Washington Place only survived because of the direct personal intervention of Prince Kūhiō when the territorial government sought to use eminent domain to tear it down, according to Kam.

By late this week, it appeared that Huliheʻe was not at risk this time — although the storm was expected to move over Hawaiʻi island later this weekend — but the environmental threat posed another stark reminder of the house’s vulnerability, even as important renovation work is underway to repair damage from previous storms.

Construction to repair the seawall, damaged by a tsunami that struck Kailau-Kona in 2011, was just completed in the past year. It was funded by the state at a cost of $300,000.

Structural work by the state is also underway, including repairs to the foundation, roof and downspouts, at a cost of $3 million.

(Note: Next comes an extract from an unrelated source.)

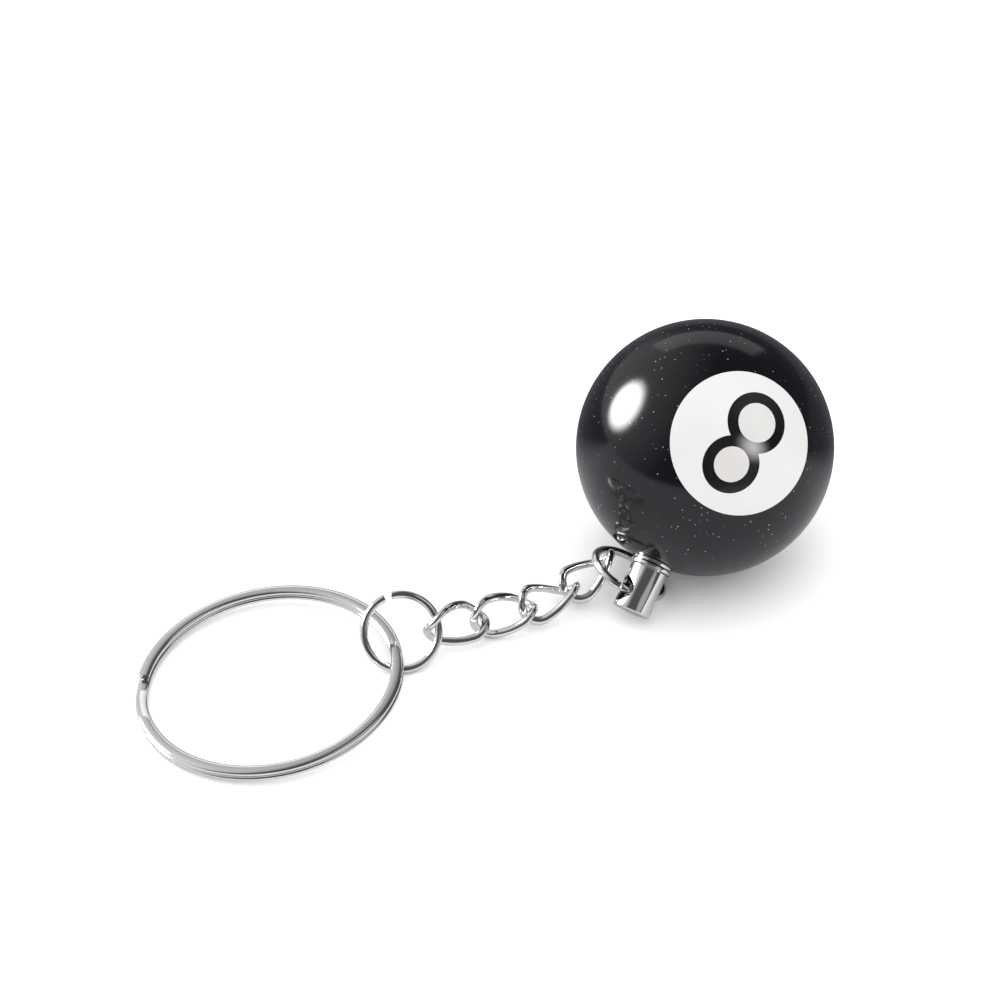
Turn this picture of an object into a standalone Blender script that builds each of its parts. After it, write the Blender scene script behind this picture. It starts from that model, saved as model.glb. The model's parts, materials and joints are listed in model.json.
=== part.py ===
"""Key chain with a numbered pool ball, modelled in metres with +Z up.

The chain lies on a flat surface at z = 0 and runs along X, from the key ring at -X
to the ball at +X. The origin is under the middle of the whole chain.

The ball and its number inlays are cast resin. A post screws into the ball, and a small
ring through the post's cross hole carries four twisted links, a jump ring and a
two-turn key ring.
"""

import math

import bpy
from mathutils import Matrix, Vector

MM = 0.001

# Ball and its two number inlays
BALL_DIAMETER = 25.0 * MM
SPOT_DIAMETER = 13.4 * MM
SPOT_DEPTH = 2.2 * MM  # from the ball's surface down to the spot's flat back
NUMERAL_DEPTH = 1.5 * MM  # from the spot's middle down to the numeral's flat back
NUMERAL_LINE = 1.0 * MM
BIG_LOOP_RADIUS = 2.85 * MM  # outside of the numeral's bottom loop
SMALL_LOOP_RADIUS = 2.65 * MM  # outside of the numeral's top loop
LOOP_SPACING = 4.55 * MM
NUMERAL_TURN = -7.0  # degrees that the numeral leans from the post's direction

# Post that screws into the ball
COLLAR_DIAMETER = 4.1 * MM
COLLAR_HEIGHT = 0.9 * MM
COLLAR_SEAT = 0.3 * MM  # depth of the flat seat in the ball, under the collar
POST_DIAMETER = 3.7 * MM
POST_LENGTH = 4.5 * MM
POST_CHAMFER = 0.15 * MM
CROSS_HOLE_DIAMETER = 2.6 * MM
CROSS_HOLE_TO_END = 1.75 * MM
STUD_DIAMETER = 2.0 * MM
STUD_PITCH = 0.4 * MM
THREAD_DEPTH = 0.22 * MM
STUD_IN_BALL = 5.0 * MM
STUD_IN_POST = 1.2 * MM

# Rings and links, all of round wire but for the key ring's flat wire
BAIL_DIAMETER = 8.2 * MM
BAIL_WIRE = 0.8 * MM
LINK_LENGTH = 6.85 * MM
LINK_WIDTH = 4.3 * MM
LINK_WIRE = 0.85 * MM
LINK_TWIST = -114.0  # degrees between a link's two ends
LINK_COUNT = 4
JUMP_RING_DIAMETER = 7.9 * MM
JUMP_RING_WIRE = 0.78 * MM
JUMP_RING_GAP = 0.6 * MM
KEY_RING_DIAMETER = 25.4 * MM
KEY_RING_WIDTH = 1.15 * MM
KEY_RING_TURN_HEIGHT = 0.56 * MM
KEY_RING_EASE = 0.14 * MM  # on the edges of its wire

# Clearances
INLAY_GAP = 0.06 * MM
SCREW_GAP = 0.06 * MM
WIRE_GAP = 0.24 * MM  # between two hooked wires
BAIL_SLACK = 0.55 * MM  # spare room where the last link hooks on the ring in the post
TURN_GAP = 0.05 * MM  # between the key ring's turns
RING_CUT = 0.12 * MM  # where a closed ring's wire ends meet

# How it lies: directions in degrees, azimuths anticlockwise from +X
POST_AZIMUTH = -148.2
POST_CLEARANCE = 0.13 * MM  # between the post's end and the surface the ball lies on
SPOT_TURN = -51.5  # the front spot, about the post's axis from the level direction
CROSS_HOLE_TURN = 50.2  # the cross hole, about the post's axis from the level direction
BAIL_SKEW = 7.5  # how far the ring leans in the cross hole
BAIL_FOLD = -3.0  # the fall of the ring's far side from level
BAIL_SEAM = 60.0  # where its wire ends meet
BAIL_HOOK = 36.0  # from the ring's end on the chain's side, towards its far side
LINK_HEADINGS = (2.0, -6.0, 7.0, 15.5)  # from the jump ring to the ball
LINK_ROLLS = (60.0, 36.0, 4.0, -4.0)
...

In 2006, the mansion was badly damaged by an earthquake.

The palace also took a serious financial blow during the Covid pandemic, when the state government shut down tourist traffic to the islands and promoted a general closure of most institutions. In addition to the loss of income when visitor numbers collapsed, many of the senior citizens who had been the group’s most active volunteers began staying home, which meant the organization had to find a new and younger set of volunteers to help with the palace’s daily operations.

“We have 20 volunteers but we need 50,” Powers said.

Now they are recovering lost ground. A new management team was recently put in place, including Eva Hubbard as executive and Kahōkū Lindsey-Asing as operations manager, both experienced nonprofit managers with deep roots in Hawaiʻi.

The property faces Kailua Bay, putting it on the direct path of coastal erosion; the seawall was damaged by a tsunami in 2011. The repairs were completed last year. (Neil Averitt/Civil Beat/2026)

Maintaining and improving Hawaiʻi’s important architectural and historical patrimony isn’t easy and doesn’t come cheap. Last year the roof at ‘Iolani Palace was replaced, at a cost of some $1.2 million, and substantial other work is underway, including essential upgrades to the HVAC system and replacing the elevator. A better fire suppression system is needed, too, according to Paula Akana, executive director of Friends of ʻIolani Palace.

“There’s a new issue every day,” Akana said.

In addition to these architectural integrity concerns, the stewards of ‘Iolani and Huliheʻe palaces also face complex challenges in how to manage sites with complex backstories that defy easy characterization.

Huliheʻe Palace, for example, was long a place of recreation and enjoyment, but it also hosts an object that represents the stern justice once meted out by Hawaiian rulers.

On the grounds of the palace is a Hawaiian gameboard that illustrates the fun part of the story.

There is also a strangle stone located in a bush on the grounds, once believed to have been used for executions. Powers said that members of the Daughters of Hawaiʻi have deliberated over where the stone should be located on the property and how it should be interpreted. Some find the topic disturbing.

But, as Powers noted this week, each new topic presents her with another vivid reminder of the difficulties of conserving a vulnerable house that is such a potent and significant symbol of Hawaiʻi’s past. She has to view their conservatorship as a long-time kuleana, not a short-time set of fixes, because they have a duty not just to visitors today but to their descendants and their descendants.

“We’re not writing a five-year plan, we’re writing a 100-year plan,” she said.